Record list:
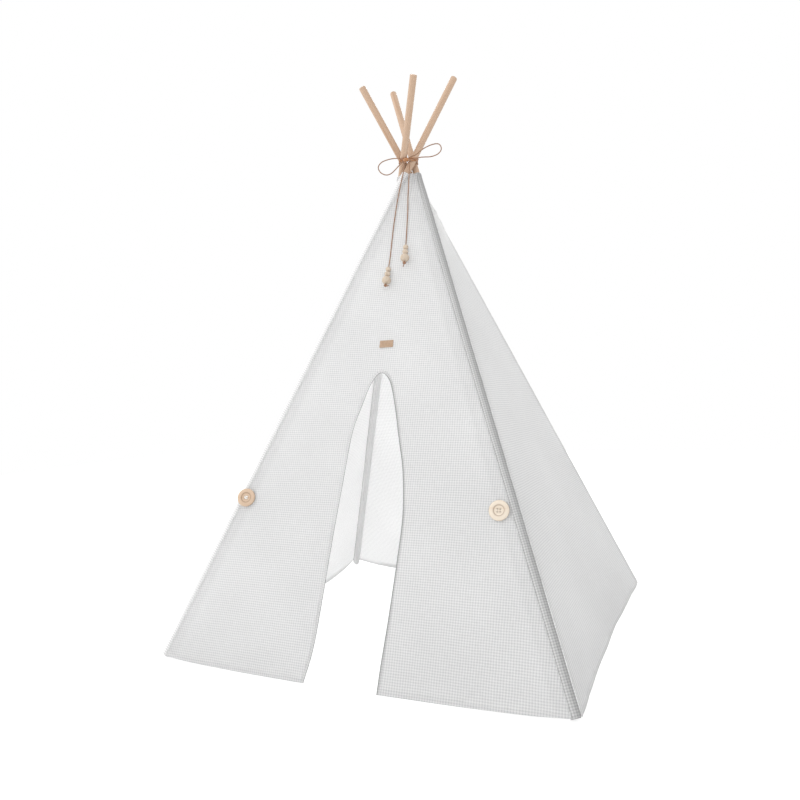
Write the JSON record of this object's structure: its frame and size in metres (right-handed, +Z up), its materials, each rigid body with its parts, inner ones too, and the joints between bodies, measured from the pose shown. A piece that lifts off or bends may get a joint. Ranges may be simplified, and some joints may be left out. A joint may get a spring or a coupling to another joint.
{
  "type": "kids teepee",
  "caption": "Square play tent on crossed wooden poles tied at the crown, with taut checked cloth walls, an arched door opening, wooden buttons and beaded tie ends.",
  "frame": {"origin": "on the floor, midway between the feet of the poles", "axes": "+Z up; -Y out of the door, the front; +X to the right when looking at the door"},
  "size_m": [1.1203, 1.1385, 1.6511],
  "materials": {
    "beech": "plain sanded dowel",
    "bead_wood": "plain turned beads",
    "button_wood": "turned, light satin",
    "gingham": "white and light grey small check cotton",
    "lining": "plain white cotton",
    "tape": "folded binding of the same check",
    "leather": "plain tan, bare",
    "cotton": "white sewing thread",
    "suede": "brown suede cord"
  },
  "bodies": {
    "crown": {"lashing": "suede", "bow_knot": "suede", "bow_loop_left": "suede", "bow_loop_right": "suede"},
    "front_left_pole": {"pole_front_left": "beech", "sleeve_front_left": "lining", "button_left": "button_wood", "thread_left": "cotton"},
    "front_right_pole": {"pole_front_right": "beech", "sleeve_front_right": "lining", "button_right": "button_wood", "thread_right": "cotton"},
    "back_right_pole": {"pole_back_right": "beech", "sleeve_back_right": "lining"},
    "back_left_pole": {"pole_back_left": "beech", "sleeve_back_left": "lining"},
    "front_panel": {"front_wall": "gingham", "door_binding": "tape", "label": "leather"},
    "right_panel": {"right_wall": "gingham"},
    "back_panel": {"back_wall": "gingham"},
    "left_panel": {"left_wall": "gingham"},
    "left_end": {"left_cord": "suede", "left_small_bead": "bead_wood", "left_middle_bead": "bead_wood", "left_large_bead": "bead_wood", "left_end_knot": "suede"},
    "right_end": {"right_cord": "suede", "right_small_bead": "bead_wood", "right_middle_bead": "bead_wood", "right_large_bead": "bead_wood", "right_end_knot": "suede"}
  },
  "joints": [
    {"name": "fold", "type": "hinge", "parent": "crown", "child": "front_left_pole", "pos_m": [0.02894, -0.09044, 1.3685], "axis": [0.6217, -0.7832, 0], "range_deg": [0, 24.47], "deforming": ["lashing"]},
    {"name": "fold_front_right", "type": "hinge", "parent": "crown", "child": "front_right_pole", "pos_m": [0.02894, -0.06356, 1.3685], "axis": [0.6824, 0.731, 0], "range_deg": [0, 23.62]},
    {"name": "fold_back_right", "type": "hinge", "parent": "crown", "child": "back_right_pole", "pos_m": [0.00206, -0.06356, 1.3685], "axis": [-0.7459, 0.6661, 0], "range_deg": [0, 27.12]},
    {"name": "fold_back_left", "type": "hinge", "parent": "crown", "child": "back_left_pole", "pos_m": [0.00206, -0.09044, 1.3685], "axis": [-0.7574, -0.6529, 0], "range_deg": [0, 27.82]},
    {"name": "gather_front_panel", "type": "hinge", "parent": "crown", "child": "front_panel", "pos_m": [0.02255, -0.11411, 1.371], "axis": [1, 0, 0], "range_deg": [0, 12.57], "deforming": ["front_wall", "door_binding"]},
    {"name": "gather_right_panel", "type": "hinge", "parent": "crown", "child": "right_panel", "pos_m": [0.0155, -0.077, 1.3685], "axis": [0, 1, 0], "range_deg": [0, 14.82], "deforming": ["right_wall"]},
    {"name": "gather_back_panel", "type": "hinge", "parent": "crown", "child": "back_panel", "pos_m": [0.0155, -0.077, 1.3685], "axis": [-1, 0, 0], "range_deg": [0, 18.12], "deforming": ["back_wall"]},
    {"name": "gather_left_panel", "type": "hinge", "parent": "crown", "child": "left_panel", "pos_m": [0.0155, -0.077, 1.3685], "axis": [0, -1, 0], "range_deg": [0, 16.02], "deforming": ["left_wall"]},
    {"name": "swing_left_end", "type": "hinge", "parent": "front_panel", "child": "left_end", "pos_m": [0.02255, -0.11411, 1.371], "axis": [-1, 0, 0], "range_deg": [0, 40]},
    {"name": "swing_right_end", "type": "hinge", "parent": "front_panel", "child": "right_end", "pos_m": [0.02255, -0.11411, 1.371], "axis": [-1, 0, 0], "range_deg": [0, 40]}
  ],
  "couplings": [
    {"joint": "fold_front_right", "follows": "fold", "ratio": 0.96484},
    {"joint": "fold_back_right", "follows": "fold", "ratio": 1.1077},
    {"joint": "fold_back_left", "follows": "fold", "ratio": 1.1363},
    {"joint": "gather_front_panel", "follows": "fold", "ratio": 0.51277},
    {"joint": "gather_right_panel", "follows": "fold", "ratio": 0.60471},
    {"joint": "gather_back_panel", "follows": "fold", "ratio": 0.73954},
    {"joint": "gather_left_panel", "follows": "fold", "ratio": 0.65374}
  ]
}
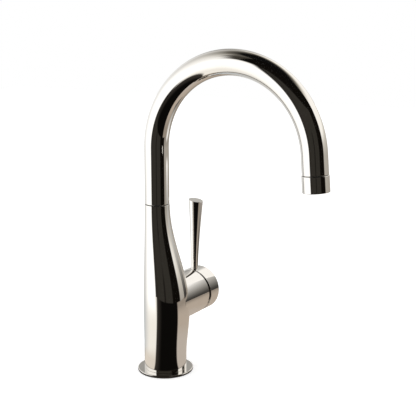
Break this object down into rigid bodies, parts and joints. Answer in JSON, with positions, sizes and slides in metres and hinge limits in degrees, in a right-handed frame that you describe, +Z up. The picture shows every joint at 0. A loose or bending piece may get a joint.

What the task requires: Give the data again, exactly as it stands.

Worked answer:
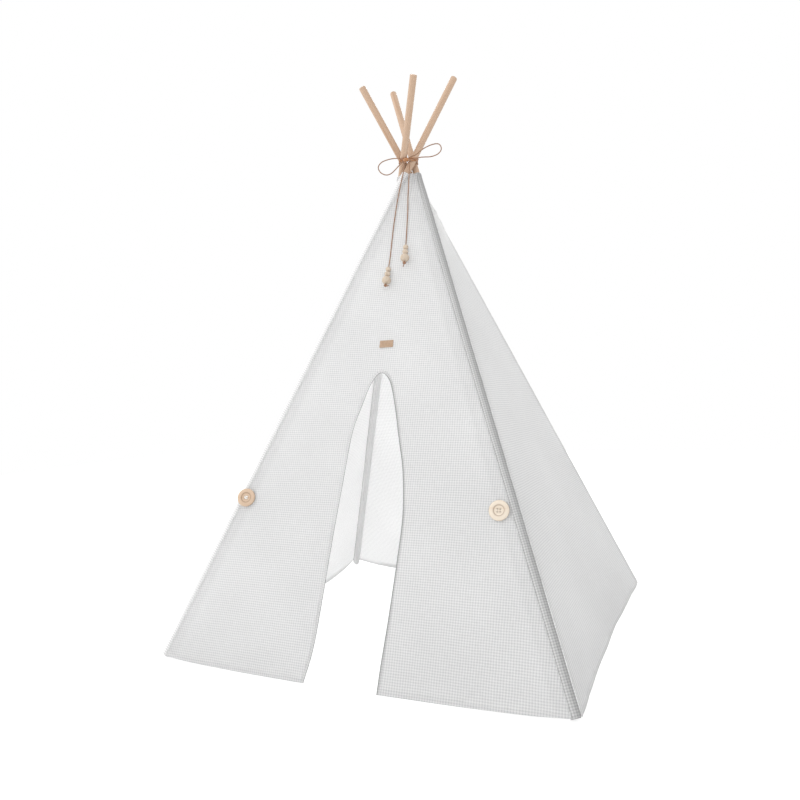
Write the JSON record of this object's structure: its frame and size in metres (right-handed, +Z up), its materials, each rigid body with its parts, inner ones too, and the joints between bodies, measured from the pose shown. A piece that lifts off or bends may get a joint. Ranges may be simplified, and some joints may be left out. A joint may get a spring or a coupling to another joint.
{
  "type": "kids teepee",
  "caption": "Square play tent on crossed wooden poles tied at the crown, with taut checked cloth walls, an arched door opening, wooden buttons and beaded tie ends.",
  "frame": {"origin": "on the floor, midway between the feet of the poles", "axes": "+Z up; -Y out of the door, the front; +X to the right when looking at the door"},
  "size_m": [1.1203, 1.1385, 1.6511],
  "materials": {
    "beech": "plain sanded dowel",
    "bead_wood": "plain turned beads",
    "button_wood": "turned, light satin",
    "gingham": "white and light grey small check cotton",
    "lining": "plain white cotton",
    "tape": "folded binding of the same check",
    "leather": "plain tan, bare",
    "cotton": "white sewing thread",
    "suede": "brown suede cord"
  },
  "bodies": {
    "crown": {"lashing": "suede", "bow_knot": "suede", "bow_loop_left": "suede", "bow_loop_right": "suede"},
    "front_left_pole": {"pole_front_left": "beech", "sleeve_front_left": "lining", "button_left": "button_wood", "thread_left": "cotton"},
    "front_right_pole": {"pole_front_right": "beech", "sleeve_front_right": "lining", "button_right": "button_wood", "thread_right": "cotton"},
    "back_right_pole": {"pole_back_right": "beech", "sleeve_back_right": "lining"},
    "back_left_pole": {"pole_back_left": "beech", "sleeve_back_left": "lining"},
    "front_panel": {"front_wall": "gingham", "door_binding": "tape", "label": "leather"},
    "right_panel": {"right_wall": "gingham"},
    "back_panel": {"back_wall": "gingham"},
    "left_panel": {"left_wall": "gingham"},
    "left_end": {"left_cord": "suede", "left_small_bead": "bead_wood", "left_middle_bead": "bead_wood", "left_large_bead": "bead_wood", "left_end_knot": "suede"},
    "right_end": {"right_cord": "suede", "right_small_bead": "bead_wood", "right_middle_bead": "bead_wood", "right_large_bead": "bead_wood", "right_end_knot": "suede"}
  },
  "joints": [
    {"name": "fold", "type": "hinge", "parent": "crown", "child": "front_left_pole", "pos_m": [0.02894, -0.09044, 1.3685], "axis": [0.6217, -0.7832, 0], "range_deg": [0, 24.47], "deforming": ["lashing"]},
    {"name": "fold_front_right", "type": "hinge", "parent": "crown", "child": "front_right_pole", "pos_m": [0.02894, -0.06356, 1.3685], "axis": [0.6824, 0.731, 0], "range_deg": [0, 23.62]},
    {"name": "fold_back_right", "type": "hinge", "parent": "crown", "child": "back_right_pole", "pos_m": [0.00206, -0.06356, 1.3685], "axis": [-0.7459, 0.6661, 0], "range_deg": [0, 27.12]},
    {"name": "fold_back_left", "type": "hinge", "parent": "crown", "child": "back_left_pole", "pos_m": [0.00206, -0.09044, 1.3685], "axis": [-0.7574, -0.6529, 0], "range_deg": [0, 27.82]},
    {"name": "gather_front_panel", "type": "hinge", "parent": "crown", "child": "front_panel", "pos_m": [0.02255, -0.11411, 1.371], "axis": [1, 0, 0], "range_deg": [0, 12.57], "deforming": ["front_wall", "door_binding"]},
    {"name": "gather_right_panel", "type": "hinge", "parent": "crown", "child": "right_panel", "pos_m": [0.0155, -0.077, 1.3685], "axis": [0, 1, 0], "range_deg": [0, 14.82], "deforming": ["right_wall"]},
    {"name": "gather_back_panel", "type": "hinge", "parent": "crown", "child": "back_panel", "pos_m": [0.0155, -0.077, 1.3685], "axis": [-1, 0, 0], "range_deg": [0, 18.12], "deforming": ["back_wall"]},
    {"name": "gather_left_panel", "type": "hinge", "parent": "crown", "child": "left_panel", "pos_m": [0.0155, -0.077, 1.3685], "axis": [0, -1, 0], "range_deg": [0, 16.02], "deforming": ["left_wall"]},
    {"name": "swing_left_end", "type": "hinge", "parent": "front_panel", "child": "left_end", "pos_m": [0.02255, -0.11411, 1.371], "axis": [-1, 0, 0], "range_deg": [0, 40]},
    {"name": "swing_right_end", "type": "hinge", "parent": "front_panel", "child": "right_end", "pos_m": [0.02255, -0.11411, 1.371], "axis": [-1, 0, 0], "range_deg": [0, 40]}
  ],
  "couplings": [
    {"joint": "fold_front_right", "follows": "fold", "ratio": 0.96484},
    {"joint": "fold_back_right", "follows": "fold", "ratio": 1.1077},
    {"joint": "fold_back_left", "follows": "fold", "ratio": 1.1363},
    {"joint": "gather_front_panel", "follows": "fold", "ratio": 0.51277},
    {"joint": "gather_right_panel", "follows": "fold", "ratio": 0.60471},
    {"joint": "gather_back_panel", "follows": "fold", "ratio": 0.73954},
    {"joint": "gather_left_panel", "follows": "fold", "ratio": 0.65374}
  ]
}
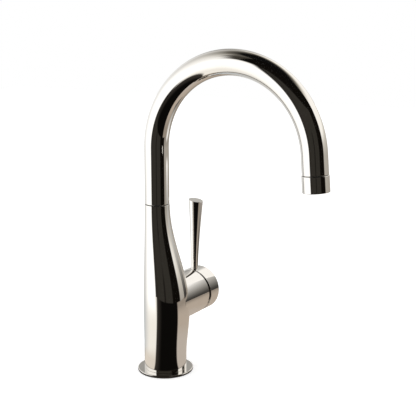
Break this object down into rigid bodies, parts and joints. Answer in JSON, with positions, sizes and slides in metres and hinge limits in degrees, in a right-handed frame that you describe, +Z up. The picture shows every joint at 0. A loose or bending piece may get a joint.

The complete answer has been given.